Data block —
────────────────────────────────────────

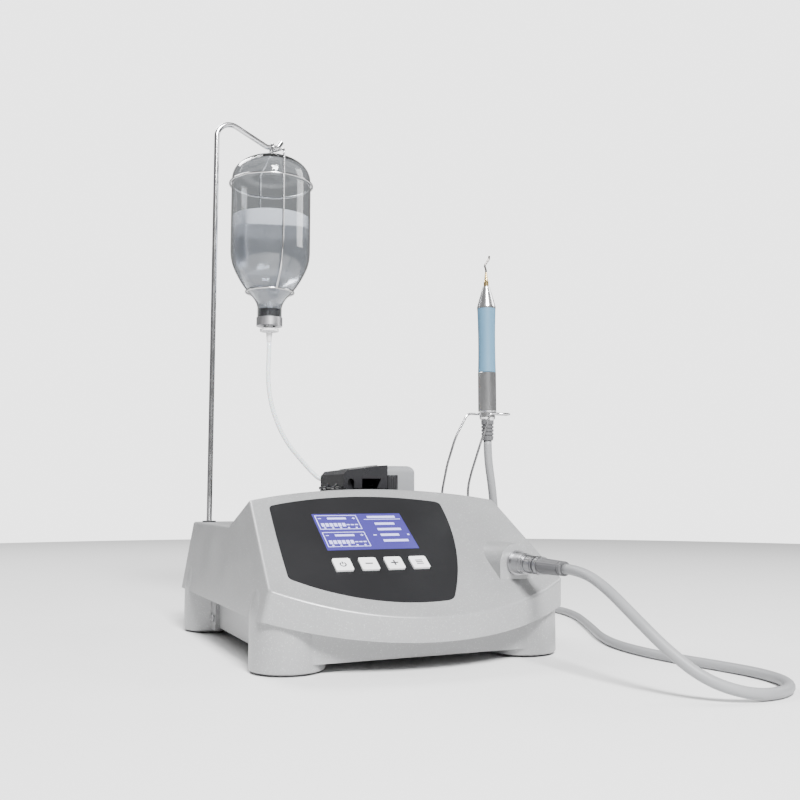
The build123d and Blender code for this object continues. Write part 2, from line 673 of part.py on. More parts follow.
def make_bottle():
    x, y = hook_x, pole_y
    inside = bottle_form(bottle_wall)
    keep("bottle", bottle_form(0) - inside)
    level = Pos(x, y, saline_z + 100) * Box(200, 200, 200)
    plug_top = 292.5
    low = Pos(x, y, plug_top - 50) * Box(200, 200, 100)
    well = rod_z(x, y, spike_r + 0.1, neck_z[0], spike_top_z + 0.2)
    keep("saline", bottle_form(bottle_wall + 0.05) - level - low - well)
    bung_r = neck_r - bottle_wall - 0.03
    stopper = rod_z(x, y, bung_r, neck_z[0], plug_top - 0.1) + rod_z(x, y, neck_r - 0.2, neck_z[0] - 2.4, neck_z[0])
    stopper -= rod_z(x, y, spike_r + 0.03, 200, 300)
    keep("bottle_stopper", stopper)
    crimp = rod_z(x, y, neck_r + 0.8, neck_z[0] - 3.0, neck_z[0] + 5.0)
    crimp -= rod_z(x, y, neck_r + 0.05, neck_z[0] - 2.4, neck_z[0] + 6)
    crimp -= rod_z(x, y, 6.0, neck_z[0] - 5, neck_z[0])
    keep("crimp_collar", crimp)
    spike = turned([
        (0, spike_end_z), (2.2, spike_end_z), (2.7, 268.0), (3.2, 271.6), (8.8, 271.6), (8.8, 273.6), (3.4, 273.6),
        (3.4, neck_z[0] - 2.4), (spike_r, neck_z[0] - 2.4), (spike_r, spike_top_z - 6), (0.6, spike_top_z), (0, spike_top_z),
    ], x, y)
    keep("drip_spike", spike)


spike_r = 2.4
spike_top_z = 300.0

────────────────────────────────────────

The exercise — Write out every line exactly as it stands.

Completed task —
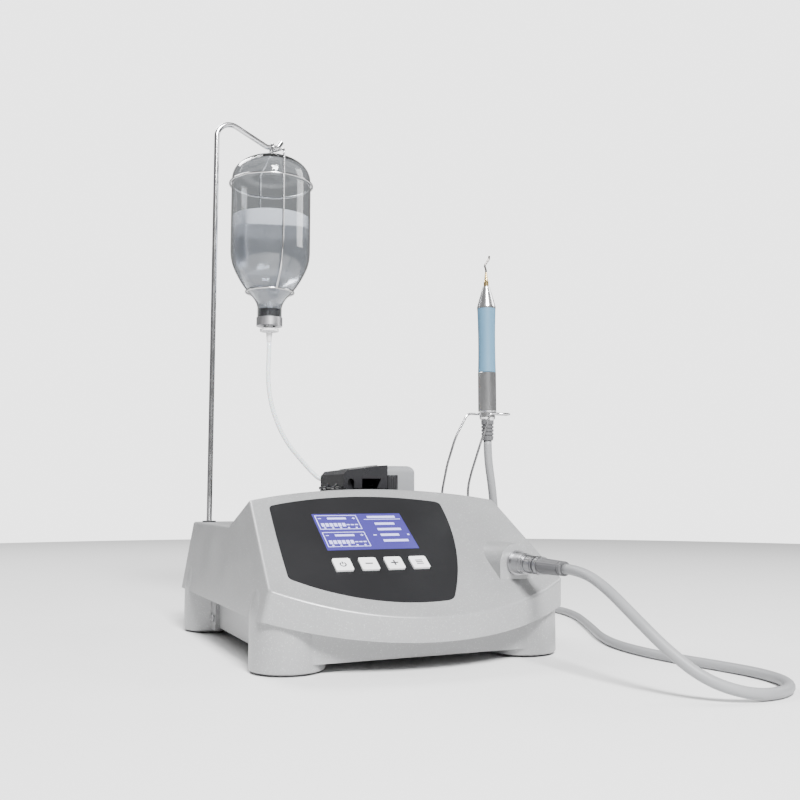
The build123d and Blender code for this object continues. Write part 2, from line 673 of part.py on. More parts follow.
def make_bottle():
    x, y = hook_x, pole_y
    inside = bottle_form(bottle_wall)
    keep("bottle", bottle_form(0) - inside)
    level = Pos(x, y, saline_z + 100) * Box(200, 200, 200)
    plug_top = 292.5
    low = Pos(x, y, plug_top - 50) * Box(200, 200, 100)
    well = rod_z(x, y, spike_r + 0.1, neck_z[0], spike_top_z + 0.2)
    keep("saline", bottle_form(bottle_wall + 0.05) - level - low - well)
    bung_r = neck_r - bottle_wall - 0.03
    stopper = rod_z(x, y, bung_r, neck_z[0], plug_top - 0.1) + rod_z(x, y, neck_r - 0.2, neck_z[0] - 2.4, neck_z[0])
    stopper -= rod_z(x, y, spike_r + 0.03, 200, 300)
    keep("bottle_stopper", stopper)
    crimp = rod_z(x, y, neck_r + 0.8, neck_z[0] - 3.0, neck_z[0] + 5.0)
    crimp -= rod_z(x, y, neck_r + 0.05, neck_z[0] - 2.4, neck_z[0] + 6)
    crimp -= rod_z(x, y, 6.0, neck_z[0] - 5, neck_z[0])
    keep("crimp_collar", crimp)
    spike = turned([
        (0, spike_end_z), (2.2, spike_end_z), (2.7, 268.0), (3.2, 271.6), (8.8, 271.6), (8.8, 273.6), (3.4, 273.6),
        (3.4, neck_z[0] - 2.4), (spike_r, neck_z[0] - 2.4), (spike_r, spike_top_z - 6), (0.6, spike_top_z), (0, spike_top_z),
    ], x, y)
    keep("drip_spike", spike)


spike_r = 2.4
spike_top_z = 300.0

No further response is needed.